Nari Ward recently returned to the United States, following a fellowship in Rome, Italy, as part of the 2012-2013 Rome Prize, a yearly award bestowed by the American Academy in Rome on a select group of individuals who represent the highest standard of excellence in the arts and humanities. Additionally, he has received commissions from the United Nations and the World Health Organization, and awards from the American Academy of Arts and Letters, the National Endowment for the Arts, New York Foundation for the Arts, John Simon Guggenheim Foundation and the Pollock Krasner Foundation.

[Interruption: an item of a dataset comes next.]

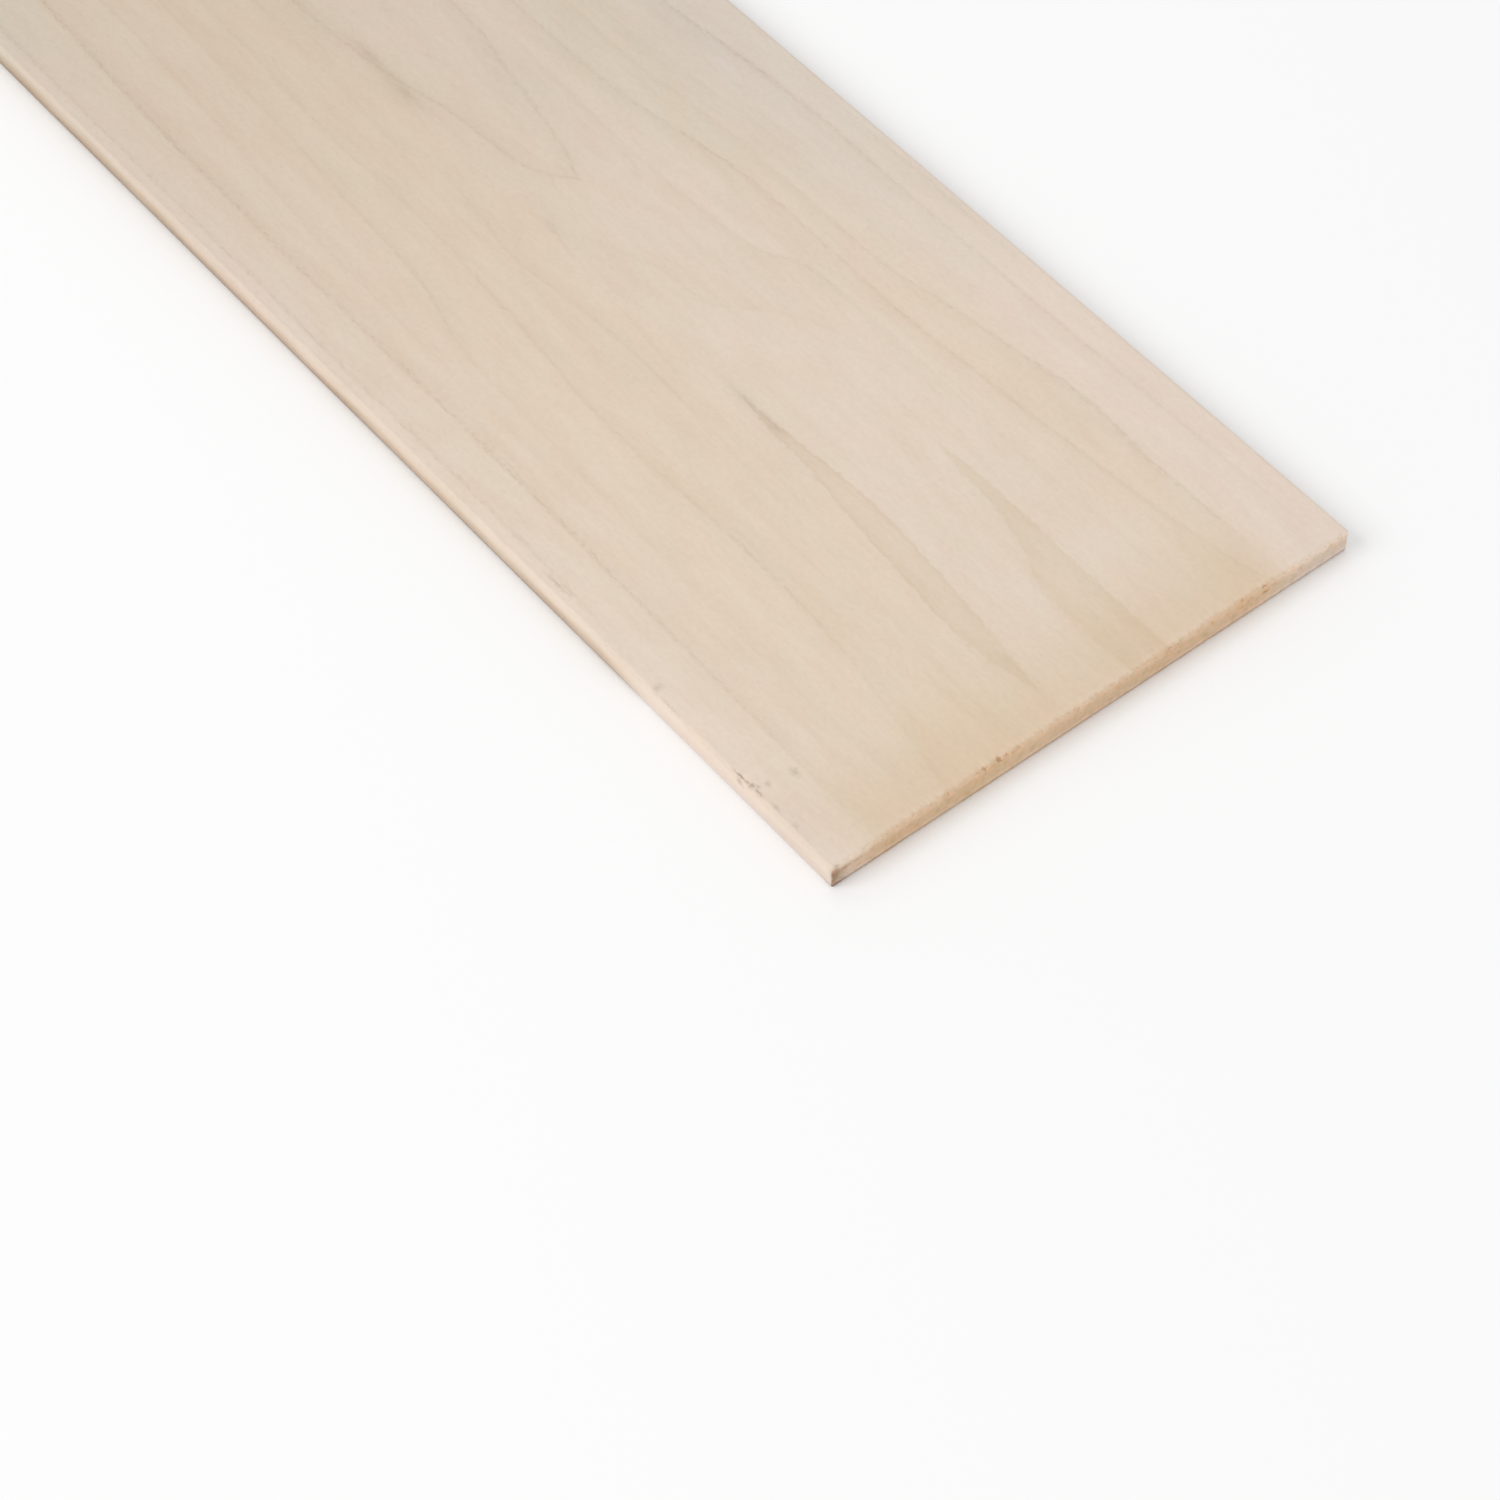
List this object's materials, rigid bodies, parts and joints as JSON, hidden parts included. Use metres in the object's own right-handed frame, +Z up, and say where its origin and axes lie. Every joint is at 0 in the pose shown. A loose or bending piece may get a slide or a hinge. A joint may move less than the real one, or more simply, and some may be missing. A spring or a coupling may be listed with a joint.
{
  "type": "poplar board",
  "caption": "Thin planed poplar board with square-sawn ends and lightly eased edges, for shelves, drawers, trim and craft work.",
  "frame": {"origin": "centre of the underside, on the surface that the board lies on", "axes": "+X along the grain and the length, +Y across the width, +Z up through the thickness"},
  "size_m": [0.9144, 0.1396, 0.0063],
  "materials": {
    "poplar": "bare planed wood, matt"
  },
  "bodies": {
    "root": {"poplar_board": "poplar"}
  },
  "joints": []
}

Born in St. Andrews, Jamaica, Ward (b. 1963) came to the United States as a young boy. Early in his career he explored illustration and figurative painting, until a summer at the Skowhegan School of Painting & Sculpture convinced him that sculpture was his calling. Controversial issues surrounding citizenship, cultural consumption, discrimination, race, and poverty build the narratives that Ward articulates in rubber, string, metal, and other detritus. His powerful yet delicate sculpture reveals his profound respect for the process of making art, which can transform the mundane and unattractive into something of great beauty, which in turn, often references subjects of great ugliness, including racism and police brutality.
“I build drama from the use of found and everyday objects, merging physical information and materials with memories, thoughts, experiences and questions,” declares Ward. “The exhibition space is the place of contemplation where I attempt to visually seduce the viewer into a dialogue with their own undirected but necessary thoughts and emotions.”